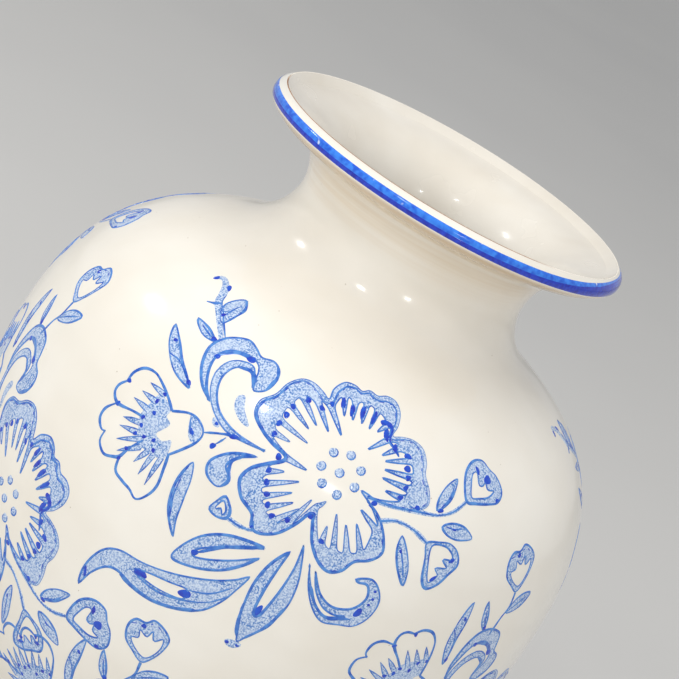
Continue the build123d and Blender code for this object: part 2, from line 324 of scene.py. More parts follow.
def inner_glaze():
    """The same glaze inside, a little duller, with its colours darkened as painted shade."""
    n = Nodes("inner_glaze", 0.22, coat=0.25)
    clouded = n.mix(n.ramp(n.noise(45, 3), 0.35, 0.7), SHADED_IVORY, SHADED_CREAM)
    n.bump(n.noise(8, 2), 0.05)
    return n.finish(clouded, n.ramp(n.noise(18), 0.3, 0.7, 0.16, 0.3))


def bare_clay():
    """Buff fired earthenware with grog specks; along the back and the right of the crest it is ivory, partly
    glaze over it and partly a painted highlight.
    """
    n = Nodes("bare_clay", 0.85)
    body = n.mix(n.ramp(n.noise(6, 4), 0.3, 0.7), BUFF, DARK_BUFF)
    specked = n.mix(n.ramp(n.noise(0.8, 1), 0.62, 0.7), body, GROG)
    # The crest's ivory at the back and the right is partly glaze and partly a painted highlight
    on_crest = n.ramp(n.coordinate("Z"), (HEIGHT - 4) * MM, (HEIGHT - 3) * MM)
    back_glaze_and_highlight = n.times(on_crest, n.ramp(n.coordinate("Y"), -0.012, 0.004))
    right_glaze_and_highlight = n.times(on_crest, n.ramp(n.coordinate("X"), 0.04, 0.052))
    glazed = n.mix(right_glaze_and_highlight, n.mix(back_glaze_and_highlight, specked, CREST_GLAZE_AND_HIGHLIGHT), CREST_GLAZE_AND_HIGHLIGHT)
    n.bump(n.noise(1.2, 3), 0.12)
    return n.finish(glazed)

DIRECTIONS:
Your task is to repeat every line exactly.

SOLUTION TO THIS PROBLEM:
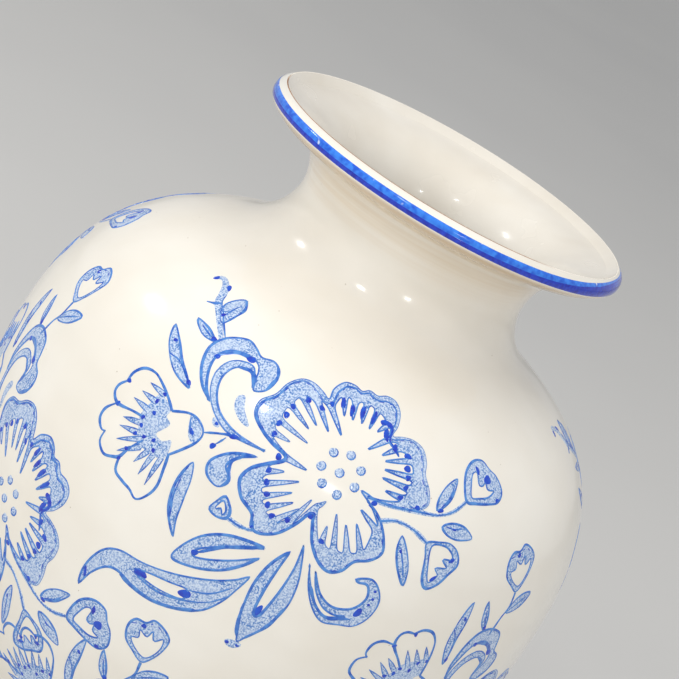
Continue the build123d and Blender code for this object: part 2, from line 324 of scene.py. More parts follow.
def inner_glaze():
    """The same glaze inside, a little duller, with its colours darkened as painted shade."""
    n = Nodes("inner_glaze", 0.22, coat=0.25)
    clouded = n.mix(n.ramp(n.noise(45, 3), 0.35, 0.7), SHADED_IVORY, SHADED_CREAM)
    n.bump(n.noise(8, 2), 0.05)
    return n.finish(clouded, n.ramp(n.noise(18), 0.3, 0.7, 0.16, 0.3))


def bare_clay():
    """Buff fired earthenware with grog specks; along the back and the right of the crest it is ivory, partly
    glaze over it and partly a painted highlight.
    """
    n = Nodes("bare_clay", 0.85)
    body = n.mix(n.ramp(n.noise(6, 4), 0.3, 0.7), BUFF, DARK_BUFF)
    specked = n.mix(n.ramp(n.noise(0.8, 1), 0.62, 0.7), body, GROG)
    # The crest's ivory at the back and the right is partly glaze and partly a painted highlight
    on_crest = n.ramp(n.coordinate("Z"), (HEIGHT - 4) * MM, (HEIGHT - 3) * MM)
    back_glaze_and_highlight = n.times(on_crest, n.ramp(n.coordinate("Y"), -0.012, 0.004))
    right_glaze_and_highlight = n.times(on_crest, n.ramp(n.coordinate("X"), 0.04, 0.052))
    glazed = n.mix(right_glaze_and_highlight, n.mix(back_glaze_and_highlight, specked, CREST_GLAZE_AND_HIGHLIGHT), CREST_GLAZE_AND_HIGHLIGHT)
    n.bump(n.noise(1.2, 3), 0.12)
    return n.finish(glazed)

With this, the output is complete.